Doctors wanted to put 32-year-old Glenn Gotay ECMO, extracorporeal membrane oxygenation. But no places would take him.
Doctors wanted to put 32-year-old Glenn Gotay ECMO, extracorporeal membrane oxygenation. But no places would take him.

The text message she got from Glenn Gotay was hard to make out, almost like a child had written it.

Like many parents, 32-year-old Gotay was worried about his seven-year-old daughter starting school.

"It says, 'Can you please make sure that Natalie teacher likes her,'” said Shanel Garrell. Glenn and Shanel co-parent Natalie, age 7, together.  “So yeah. Even on, about to get intubated, he was caring about her.”

Gotay is a father of three who works at the Osceola County Jail.

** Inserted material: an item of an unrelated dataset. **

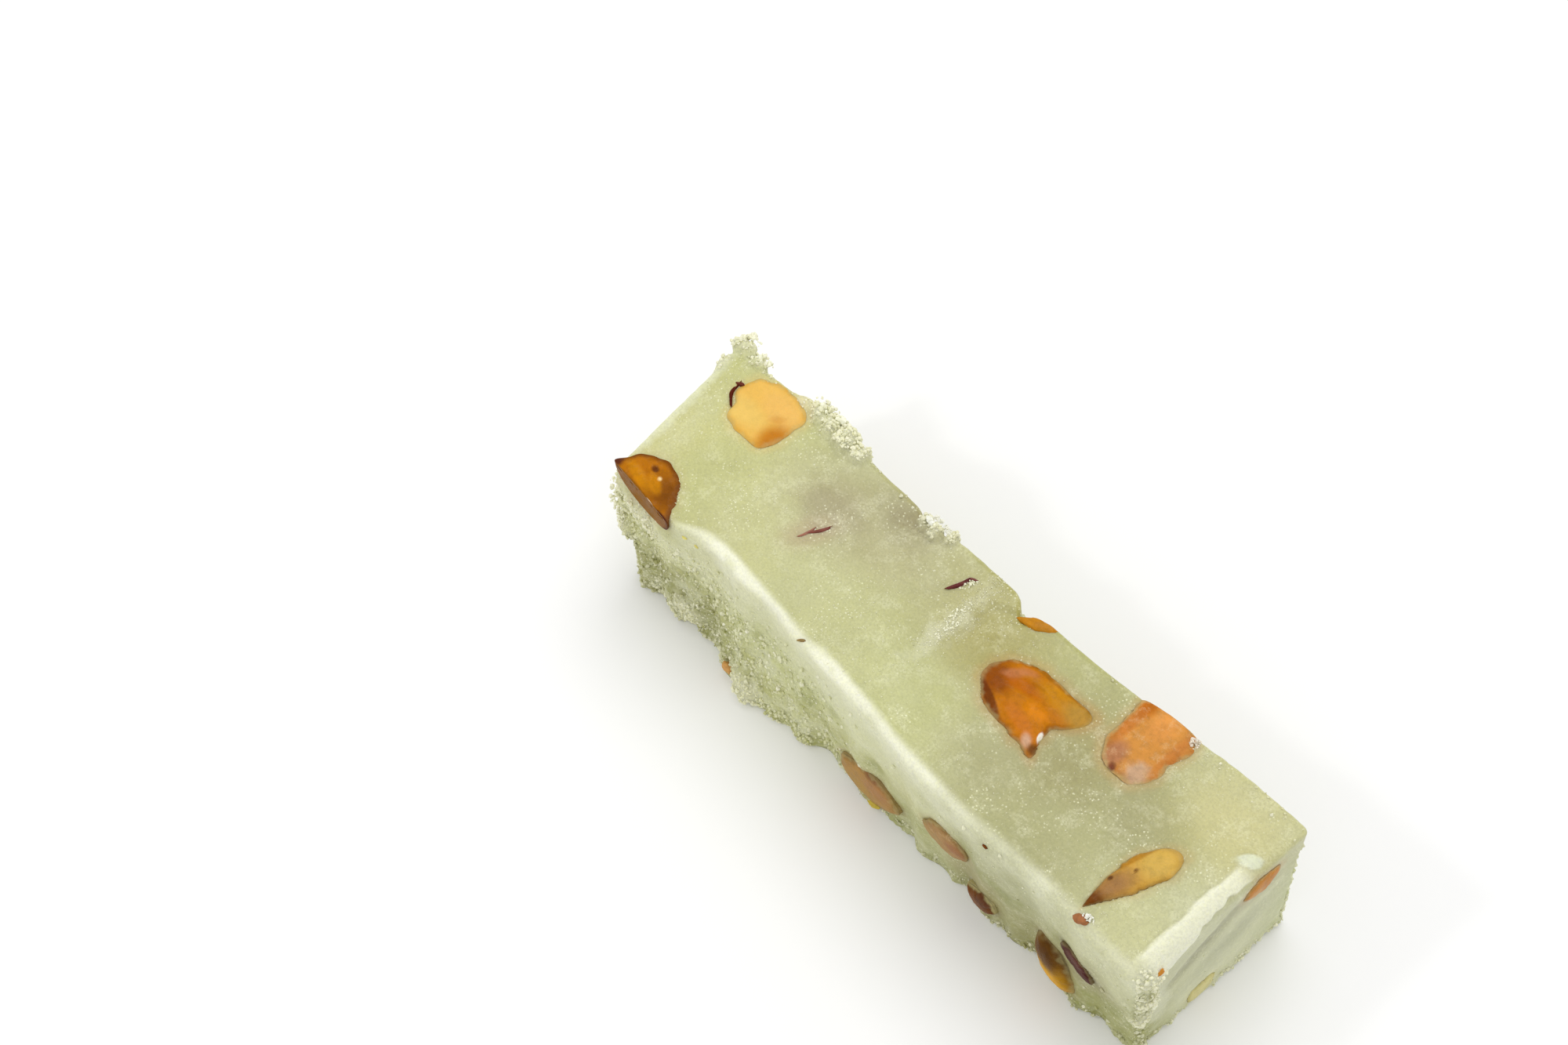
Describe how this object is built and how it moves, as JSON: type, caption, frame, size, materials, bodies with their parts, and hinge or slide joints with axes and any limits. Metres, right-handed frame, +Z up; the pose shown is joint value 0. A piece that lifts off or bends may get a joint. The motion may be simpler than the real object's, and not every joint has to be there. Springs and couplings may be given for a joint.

He is in the intensive care unit at Osceola Regional Medical Center, where a machine has been breathing for him since July 31.

When things got really bad for Gotay, doctors talked about putting him on ECMO - extracorporeal membrane oxygenation. It’s a machine that pumps blood out of your body, oxygenates it, and pumps it back in. It acts as an artificial heart and lungs to buy patients more time.

But Shanel and her step mother Tina Kuga Garrell say they couldn’t find a center that would take him.

“So we were calling all over at different hospitals: Pensacola, Gainesville, Mayo, all of them," Tina said.

“So we probably called over 50 places,” Shanel added.

COVID-19, and especially the Delta variant, are making younger patients sicker. More of these patients are candidates for ECMO because they are young. But there aren’t enough adult ECMO beds in Florida to meet the demand.

Dr. Ulyee Choe is the director of the Florida Department of Health in Pinellas County, on Florida’s west coast. He spoke to Pinellas County Commissioners last week.

“What I also heard this morning is that we are now out of adult ECMO capacity in the Tampa Bay region," Choe said. "And what ECMO is is it’s a cardiopulmonary bypass for severely damaged lungs. And there is no capacity for this at this time.”

Christine Stead is the CEO of ELSO, an umbrella organization that tracks data on ECMO centers worldwide. According to their COVID-19 map, there are currently 379 patients on ECMO nationwide. It's an extremely specialized treatment that is not done at every hospital.

“Patients have been transported a lot of miles to get access to ECMO care," Stead said. "I think there was one recently in Florida that went up to Connecticut for care where there’s capacity right now.”

Her organization set up exchanges so ECMO centers can loan each other equipment. They are also trying to figure out why the death rate of COVID-19 patients on ECMO has recently increased to about 48 percent.

“That can be a variety of things, including patient selection," Stead said. "So that varies too, depending on where you are and what kind of resources you have. Some hospitals, once you get really busy, they have to make different kinds of decisions.”

For Glenn Gotay, he is still in the ICU with a tracheostomy. A machine is still breathing for him, but now the breathing tube goes through a hole in his neck.

Gotay was not fully vaccinated against COVID-19. His family says he got the first dose of the vaccine about a week before he got sick.

Shanel said that on the day Glenn told her he had tested positive for COVID-19, she went and got vaccinated herself.

"I mean, learning from all this - get vaccinated," Shanel said. "Also get your affairs in order. Because if you don't have insurance, if you don't have a health care proxy. You really have to get everything in order, even if you are young, because you don't know what could happen to you tomorrow.”

Glenn Gotay does not have health insurance. So the family is trying to raise money for his care on GoFundMe.